The band, exhausted and riven by the tortuous journey of getting it made, broke up shortly after the album was released, further ensuring its descent into utter obscurity. It all makes you wonder what the point is in re-releasing it now. Richard Hawley doesn’t need the money. Crispin Hunt has a day job these days. I don’t know about the other two, but they’ll get nothing in royalties since they didn’t write any of it. All the same, somehow I’m pleased it’s seeing the light of day again, if only to give me the opportunity to sing its praises and help to right the wrongs done to it in 1999. If you were around at the time and revelled in the sounds of Suede and Mansun and Super Furry Animals and heard The Sun is Often Out and liked it, but then understandably missed out on Mobile Home… well, it’s probably about time you rectified that oversight, and I promise you, you won’t be disappointed.

mp3: Longpigs – Baby Blue

the offending (to Mr J Damas) ‘trip-hop’ track. Judge for yourself – just how ‘trip-hop’ do YOU think it is?

mp3: Longpigs – Blue Skies

the most ‘first-album outtake’ track, shouty, art-grunge, as Crispin Hunt described the band’s early style.

mp3: Longpigs – Dance Baby Dance

the disco-rock crossover track. This must be what J Damas thinks is ‘techno’. Dance music is really not his strong point. Fortunately Longpigs had a stronger grasp.

mp3: Longpigs – Free Toy

gentle major key intro sucks you in and then stabs you in the heart with a delicious change to minor for the verse. ‘Should have changed the world by now, but I’m too busy milking the Holy Cow…’

mp3: Longpigs – Dog Is Dead

best of the waltz-time songs, a bit of knackered bar-room piano, echoes of choral evensong, poignant, beautiful.

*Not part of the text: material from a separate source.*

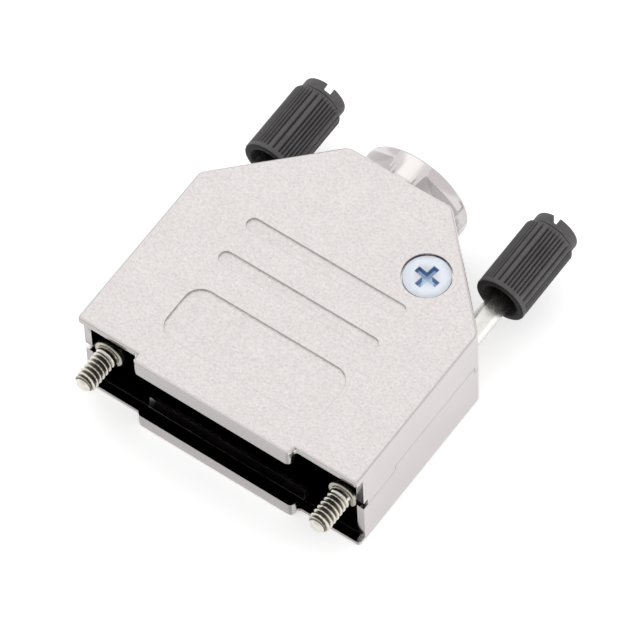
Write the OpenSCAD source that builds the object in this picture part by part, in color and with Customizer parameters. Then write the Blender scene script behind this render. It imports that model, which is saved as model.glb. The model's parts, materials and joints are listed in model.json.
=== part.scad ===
// Two-part die-cast D-sub hood for a 15-way connector, with captive jackscrews.
// X runs across the hood, Y from the connector face back to the cable, Z up.
// The origin is the middle of the connector face, on the parting plane.

/* [Connector] */
// Distance between the two jackscrews
jack_pitch = 33.32; // [32:0.01:48]
// Height of the connector's flange
flange_h = 12.5; // [12:0.1:13.5]
// Thickness of the connector's flange
flange_t = 1.05; // [0.8:0.05:1.6]
// Clearance around the flange in its slot
flange_gap = 0.1; // [0.05:0.05:0.3]

/* [Shell] */
// Distance from a jackscrew's axis out to the side of the hood
side_margin = 3.19; // [3:0.01:4]
// Length of the straight sides
body_l = 24.3; // [24.3:0.1:32]
// Length of the tapered stretch behind them
taper_l = 12.7; // [12:0.1:16]
// Width of the flat back edge
back_w = 14.6; // [14:0.1:17]
// Thickness left under the flange slot
slot_skin = 0.9; // [0.7:0.05:1.3]
// How much deeper the flange slot is than the cavity
slot_sink = 0.2; // [0.1:0.05:0.4]
// Thickness of the side and back walls
side_t = 1.0; // [0.9:0.05:1.1]
// Radius of the plan's rear corners
corner_r = 1.4; // [0.8:0.1:2]
// Radius of the plan's front corners
front_corner_r = 0.5; // [0.3:0.1:0.8]
// Rounding of the outer edges
edge_r = 0.4; // [0.2:0.1:0.7]
// Open line between the two halves
seam = 0.06; // [0.02:0.02:0.12]

/* [Front lips] */
// How far a lip stands in front of the connector face
lip_out = 1.2; // [0.9:0.1:1.6]
// Height of a lip from the outer face
lip_h = 2.5; // [2.1:0.1:3]
// Distance from a jackscrew's axis in to the end of a lip
lip_end_gap = 5.5; // [5.2:0.1:7]
// Radius of a lip's front corners
lip_corner_r = 0.7; // [0.4:0.1:1]
// Radius where a lip's ends run into the plate
lip_root_r = 0.6; // [0.3:0.1:0.9]
// Thickness of the rib behind the flange
rib_t = 0.9; // [0.7:0.1:1.4]
// Height of the rib behind the flange, above the cavity floor
rib_h = 1.2; // [0.8:0.1:1.4]

/* [Interlock] */
// Height of the step between the two side walls
step_h = 1.0; // [0.6:0.1:1.4]
// Where the step starts, behind the connector face
step_start = 7.5; // [6:0.1:10]
// Where the step stops, ahead of the tapered stretch
step_end_gap = 0.9; // [0.8:0.1:2]
// Depth of the small notch at the front of a side wall
notch_d = 0.8; // [0.4:0.1:1.2]
// Height of that notch
notch_h = 1.2; // [0.6:0.1:1.6]

/* [Surface relief] */
// Depth of the label field and the grooves
relief_d = 0.25; // [0.1:0.05:0.35]
// Length of the label field, front to back
label_l = 7.85; // [6:0.05:9]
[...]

A song about his dead dog, as far as I can make out.

FRASER P

9 thoughts on “22 YEARS IN A MOBILE HOME

  1. A seething piece that had me chuckling away. In journalism, as in politics, as indeed in life, there are those who would carve their own path through the bloody corpses of others. They wield their knives maniacally without a thought of the carnage they create.

    I’ve never knowingly listened to Longpigs – probably due to a perceived Britpop association – but based on the passion of Fraser’s writing I’ll most definitely listen today.

  2. Great post – and I share the despair at a lot of music journalism – especially nme et al . Wasn’t sad to see them go . I liked the longpigs first lp expecially on and on which had that kind of glorious melancholy feel . At some point I must have heard the second lp as have 3 tracks on the pc- baby blue , miss believer and in the snow and having just l replayed them , all are quite gorgeous

  3. Wow, , I’ve never knowingly listened to the Longpigs but after reading this I can’t wait to start- thank you

  4. Big fan of the debut album but was always disappointed by the follow up – it’s okay but nothing more. Always had the feeling it was a bit too polished, slick and like it’s reaching for but falling short of anything remotely memorable.

    I thought I’d give it another go (as I occasionally do) but listening to it again now, it still just feels a little… underwhelming.

    Hopefully the author won’t consider me a ‘prick’ or an ‘imbecile’ for having a different opinion to him.

  5. What a great read! Don’t know the band but the songs are interesting in a Radioheadish way. Now I’m going to have to find someone to call a pompous farrago today.

  6. @coxonlewoof No, fair play, it’s all a matter of taste, YA CLOTH-EARED RADGE! ;^D
    Seriously though, you are absolutely entitled to just not like it that much. When you’re a music reviewer for a major website who obviously doesn’t even recognise the audible characteristics of different genres of music however, I think you’d agree he deserves both barrels (metaphorically speaking, Internet Police…)

  7. Having a bit of nostalgia moment browsing through CD collection. Popped this on. Saw them on tour after this album at Southampton University when I was in sixth form. They were terrific.